Required task: Quote only the lines from the line containing "extrude(amount=-roof_length)" to the line containing "obj.matrix_parent_inverse = Matrix.Identity(4)", with both of those lines included, please, exactly as written.

Supplied material:
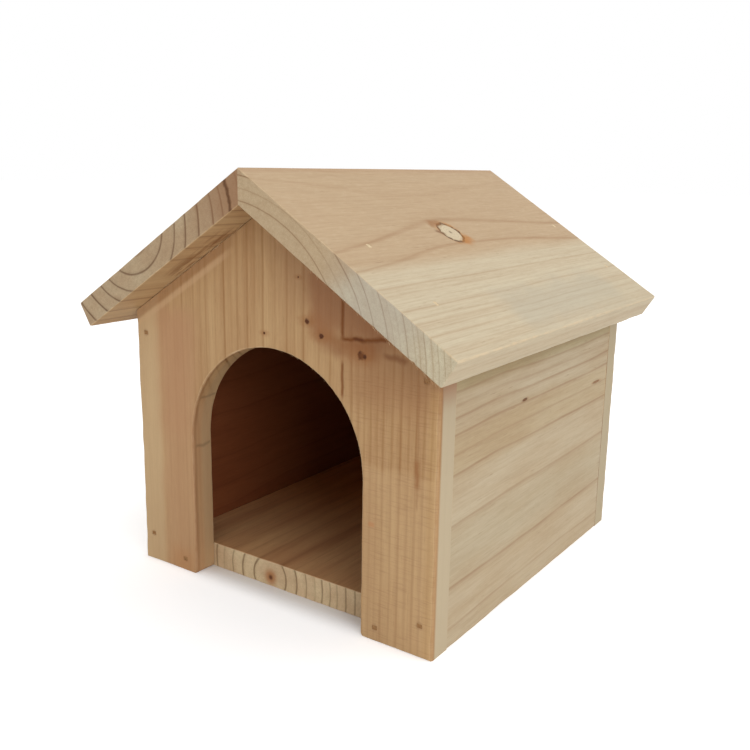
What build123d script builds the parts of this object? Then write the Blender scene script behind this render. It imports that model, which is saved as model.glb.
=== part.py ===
"""Hamster house: seven softwood boards, butt jointed, glued and held with sunk brads.

Two gable panels cover the ends of the side panels and of the floor board.  Two roof boards
meet in a vertical mitre at the ridge and bear on the gables and on the bevelled side panels.
"""

from build123d import *

import os
from math import cos, radians, sin, tan

# Driving dimensions, mm.  +Z is up and the doorway faces -Y.  The origin is on the ground,
# under the ridge, half way along the roof.

ridge_height = 110.0  # ground to ridge
body_width = 96.0  # across the outer faces of the side panels
body_depth = 107.0  # outer face of the front panel to outer face of the back panel
gable_thickness = 7.0  # front and back panels
side_thickness = 7.0
floor_thickness = 7.0
roof_thickness = 7.0

roof_pitch = radians(32.0)  # below level, from the ridge to each eave
roof_slope = 68.5  # ridge to eave, along the top face
front_overhang = 10.5  # roof past the front panel
back_overhang = 2.5  # roof past the back panel

door_width = 55.5
door_spring = 39.5  # ground to the centre of the doorway's arch

floor_gap = 0.2  # slack beside the floor board, so that it drops in between the side panels

edge_round = 1.0  # sanded upright arrises of the gable panels
joint_ease = 0.2  # fine break of the edges where a gable panel meets a side panel
gable_round = 0.5  # outer top arris of a gable panel, under the roof
door_round = 0.7  # outer arris of the doorway
door_inner_round = 0.4  # inner arris of the doorway
eave_round = 0.5  # long edges of the eaves

brad_length = 20.0
brad_width = 1.0  # wire, along the head
brad_thickness = 0.7  # wire, across the head
brad_head = 1.3  # the head's size across the wire
brad_head_depth = 0.4
brad_point = 1.2  # length of the chisel point
brad_set = 0.3  # head below the wood
brad_clearance = 0.05  # round the brad in its hole
side_brad_margin = 8.0  # brads into a side panel's ends, from its foot and from its top
floor_brad_spacing = 64.0  # between the two brads into an end of the floor board
roof_brad_high = 31.0  # down the slope from the ridge
roof_brad_low = 52.0

# Places worked out from them

half_width = body_width / 2
roof_length = front_overhang + body_depth + back_overhang
front_y = front_overhang - roof_length / 2
back_y = front_y + body_depth
inner_front_y = front_y + gable_thickness
inner_back_y = back_y - gable_thickness
inner_depth = inner_back_y - inner_front_y
inner_half_width = half_width - side_thickness

front_face = Plane.XZ.offset(-front_y)
back_face = Plane(origin=(0, back_y, 0), x_dir=(-1, 0, 0), z_dir=(0, 1, 0))
mid_depth = Plane.XZ.offset(-(front_y + back_y) / 2)
right_slope = Plane(
    origin=(0, 0, ridge_height),
    x_dir=(cos(roof_pitch), 0, -sin(roof_pitch)),
    z_dir=(sin(roof_pitch), 0, cos(roof_pitch)),
)


def under_roof(x):
    """Height of the roof boards' underside at x right of the ridge."""
    return ridge_height - roof_thickness / cos(roof_pitch) - x * tan(roof_pitch)


os.makedirs("parts", exist_ok=True)

# Brads.  A brad points down -Z from a surface at z = 0, with its head set below the surface.
# It is flat wire with a T head and a chisel point, and its hole is the same shape, larger by
# the clearance and open at the surface, so that the head bears on the hole's step.

brad_seat = brad_set + brad_head_depth  # depth of the head's underside
brad_tip = brad_set + brad_length


def wire_shape(top, tip, clearance=0.0):
    """Wire from its top down to its tip, grown sideways by a clearance."""
    with BuildPart() as wire:
        with BuildSketch(Plane.XZ):
            with BuildLine():
                Polyline(
                    (0, top),
                    (brad_head / 2 + clearance, top),
                    (brad_head / 2 + clearance, -brad_seat),
                    (brad_thickness / 2 + clearance, -brad_seat),
                    (brad_thickness / 2 + clearance, brad_point - brad_tip),
                    (0, tip),
                )
                mirror(about=Plane.YZ)
            make_face()
        extrude(amount=brad_width / 2 + clearance, both=True)
    return wire.part


brad = wire_shape(-brad_set, -brad_tip)
bore = wire_shape(0, -brad_tip - brad_clearance, brad_clearance)

side_mid = half_width - side_thickness / 2
gable_spots = [(side * side_mid, height) for side in (-1, 1)
               for height in (side_brad_margin, under_roof(side_mid) - side_brad_margin)]
gable_spots += [(side * floor_brad_spacing / 2, floor_thickness / 2) for side in (-1, 1)]
slope_spots = [(down, y)
               for down in (roof_brad_high, roof_brad_low)
               for y in (front_y + gable_thickness / 2, back_y - gable_thickness / 2)]

with BuildPart() as front_brads:
    with Locations(*[front_face.location * Pos(*spot) for spot in gable_spots]):
        add(brad)
front_brads.part.label = "front_brads"
export_step(front_brads.part, "parts/front_brads.step")

with BuildPart() as back_brads:
    with Locations(*[back_face.location * Pos(*spot) for spot in gable_spots]):
        add(brad)
back_brads.part.label = "back_brads"
export_step(back_brads.part, "parts/back_brads.step")

with BuildPart() as right_roof_brads:
    with Locations(*[right_slope.location * Pos(*spot) for spot in slope_spots]):
        add(brad)
right_roof_brads.part.label = "right_roof_brads"
export_step(right_roof_brads.part, "parts/right_roof_brads.step")

with BuildPart() as left_roof_brads:
    mirror(right_roof_brads.part, about=Plane.YZ)
left_roof_brads.part.label = "left_roof_brads"
export_step(left_roof_brads.part, "parts/left_roof_brads.step")

# Holes for all the brads, cut from every board that they pass through

with BuildPart() as bores:
    with Locations(*[right_slope.location * Pos(*spot) for spot in slope_spots]):
        add(bore)
    mirror(about=Plane.YZ)
    for face in (front_face, back_face):
        with Locations(*[face.location * Pos(*spot) for spot in gable_spots]):
            add(bore)

# Gable panels.  Both start as the same blank, which lies at the front.

with BuildPart() as gable_blank:
    with BuildSketch(front_face):
        with BuildLine():
            Polyline(
                (-half_width, 0),
                (half_width, 0),
                (half_width, under_roof(half_width)),
                (0, under_roof(0)),
                (-half_width, under_roof(half_width)),
                close=True,
            )
        make_face()
    extrude(amount=-gable_thickness)
    fillet(gable_blank.edges().filter_by(Axis.Z).group_by(Axis.Y)[0], radius=edge_round)
    chamfer(gable_blank.edges().filter_by(Axis.Z).group_by(Axis.Y)[-1], length=joint_ease)
    outer_edges = gable_blank.faces().sort_by(Axis.Y)[0].edges()
    fillet(outer_edges.sort_by(Axis.Z)[-2:], radius=gable_round)

with BuildPart() as front_panel:
    add(gable_blank.part)
    with BuildSketch(front_face):
        Rectangle(door_width, door_spring, align=(Align.CENTER, Align.MIN))
        with Locations((0, door_spring)):
            Circle(door_width / 2)
    extrude(amount=-gable_thickness, mode=Mode.SUBTRACT)
    cut_edges = front_panel.edges(Select.LAST)
    door_edges = cut_edges.filter_by_position(Axis.X, -door_width / 2, door_width / 2).group_by(Axis.Y)
    fillet(door_edges[0], radius=door_round)
    fillet(door_edges[-1], radius=door_inner_round)
    add(bores.part, mode=Mode.SUBTRACT)
front_panel.part.label = "front_panel"
export_step(front_panel.part, "parts/front_panel.step")

with BuildPart() as back_panel:
    mirror(gable_blank.part, about=mid_depth)
    add(bores.part, mode=Mode.SUBTRACT)
back_panel.part.label = "back_panel"
export_step(back_panel.part, "parts/back_panel.step")

# Side panels, between the gable panels, with their tops bevelled to the pitch of the roof

with BuildPart() as right_side_panel:
    with BuildSketch(Plane.XZ.offset(-inner_front_y)):
        with BuildLine():
            Polyline(
                (inner_half_width, 0),
                (half_width, 0),
                (half_width, under_roof(half_width)),
                (inner_half_width, under_roof(inner_half_width)),
                close=True,
            )
        make_face()
    extrude(amount=-inner_depth)
    outer_uprights = right_side_panel.edges().filter_by(Axis.Z).group_by(Axis.X)[-1]
    chamfer(outer_uprights, length=joint_ease)
    add(bores.part, mode=Mode.SUBTRACT)
right_side_panel.part.label = "right_side_panel"
export_step(right_side_panel.part, "parts/right_side_panel.step")

with BuildPart() as left_side_panel:
    mirror(right_side_panel.part, about=Plane.YZ)
left_side_panel.part.label = "left_side_panel"
export_step(left_side_panel.part, "parts/left_side_panel.step")

# Floor board, flat on the ground inside the four walls

with BuildPart() as floor_board:
    with BuildSketch():
        with Locations((0, (inner_front_y + inner_back_y) / 2)):
            Rectangle(2 * (inner_half_width - floor_gap), inner_depth)
    extrude(amount=floor_thickness)
    add(bores.part, mode=Mode.SUBTRACT)
floor_board.part.label = "floor_board"
export_step(floor_board.part, "parts/floor_board.step")

# Roof boards, mitred at the ridge and cut square to the slope at the eaves

with BuildPart() as right_roof_board:
    with BuildSketch(Plane.XZ.offset(roof_length / 2)):
        eave_top = (roof_slope * cos(roof_pitch), ridge_height - roof_slope * sin(roof_pitch))
        eave_bottom = (
            eave_top[0] - roof_thickness * sin(roof_pitch),
            eave_top[1] - roof_thickness * cos(roof_pitch),
        )
        with BuildLine():
            Polyline((0, ridge_height), eave_top, eave_bottom, (0, under_roof(0)), close=True)
        make_face()
    extrude(amount=-roof_length)
    fillet(right_roof_board.edges().filter_by(Axis.Y).group_by(Axis.X)[-2:], radius=eave_round)
    add(bores.part, mode=Mode.SUBTRACT)
right_roof_board.part.label = "right_roof_board"
export_step(right_roof_board.part, "parts/right_roof_board.step")

with BuildPart() as left_roof_board:
    mirror(right_roof_board.part, about=Plane.YZ)
left_roof_board.part.label = "left_roof_board"
export_step(left_roof_board.part, "parts/left_roof_board.step")
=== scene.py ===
from math import cos, pi, radians, sin, tan

import bmesh
import bpy
import numpy as np
from mathutils import Matrix, Vector


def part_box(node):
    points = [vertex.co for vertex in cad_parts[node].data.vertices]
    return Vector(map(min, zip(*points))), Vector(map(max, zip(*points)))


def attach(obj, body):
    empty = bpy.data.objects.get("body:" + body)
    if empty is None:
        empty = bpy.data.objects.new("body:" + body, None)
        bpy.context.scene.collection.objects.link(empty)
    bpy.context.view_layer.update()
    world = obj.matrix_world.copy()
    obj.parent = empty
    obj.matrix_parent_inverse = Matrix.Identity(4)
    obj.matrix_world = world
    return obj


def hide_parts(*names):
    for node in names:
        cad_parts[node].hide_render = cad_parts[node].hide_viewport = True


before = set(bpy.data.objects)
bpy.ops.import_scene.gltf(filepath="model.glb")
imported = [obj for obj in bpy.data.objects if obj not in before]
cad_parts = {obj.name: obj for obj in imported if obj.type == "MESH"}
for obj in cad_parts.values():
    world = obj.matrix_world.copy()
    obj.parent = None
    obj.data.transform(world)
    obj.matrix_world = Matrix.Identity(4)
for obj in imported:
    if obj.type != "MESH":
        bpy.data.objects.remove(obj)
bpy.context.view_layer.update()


# Camera.  It stands in front of the house, to the right and level with the ridge, and looks
# slightly down, so that the doorway, the right wall and the right slope of the roof show.

def add_object(name, data):
    """A new object, put in the scene."""
    made = bpy.data.objects.new(name, data)
    bpy.context.scene.collection.objects.link(made)
    return made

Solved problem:
    extrude(amount=-roof_length)
    fillet(right_roof_board.edges().filter_by(Axis.Y).group_by(Axis.X)[-2:], radius=eave_round)
    add(bores.part, mode=Mode.SUBTRACT)
right_roof_board.part.label = "right_roof_board"
export_step(right_roof_board.part, "parts/right_roof_board.step")

with BuildPart() as left_roof_board:
    mirror(right_roof_board.part, about=Plane.YZ)
left_roof_board.part.label = "left_roof_board"
export_step(left_roof_board.part, "parts/left_roof_board.step")
=== scene.py ===
from math import cos, pi, radians, sin, tan

import bmesh
import bpy
import numpy as np
from mathutils import Matrix, Vector


def part_box(node):
    points = [vertex.co for vertex in cad_parts[node].data.vertices]
    return Vector(map(min, zip(*points))), Vector(map(max, zip(*points)))


def attach(obj, body):
    empty = bpy.data.objects.get("body:" + body)
    if empty is None:
        empty = bpy.data.objects.new("body:" + body, None)
        bpy.context.scene.collection.objects.link(empty)
    bpy.context.view_layer.update()
    world = obj.matrix_world.copy()
    obj.parent = empty
    obj.matrix_parent_inverse = Matrix.Identity(4)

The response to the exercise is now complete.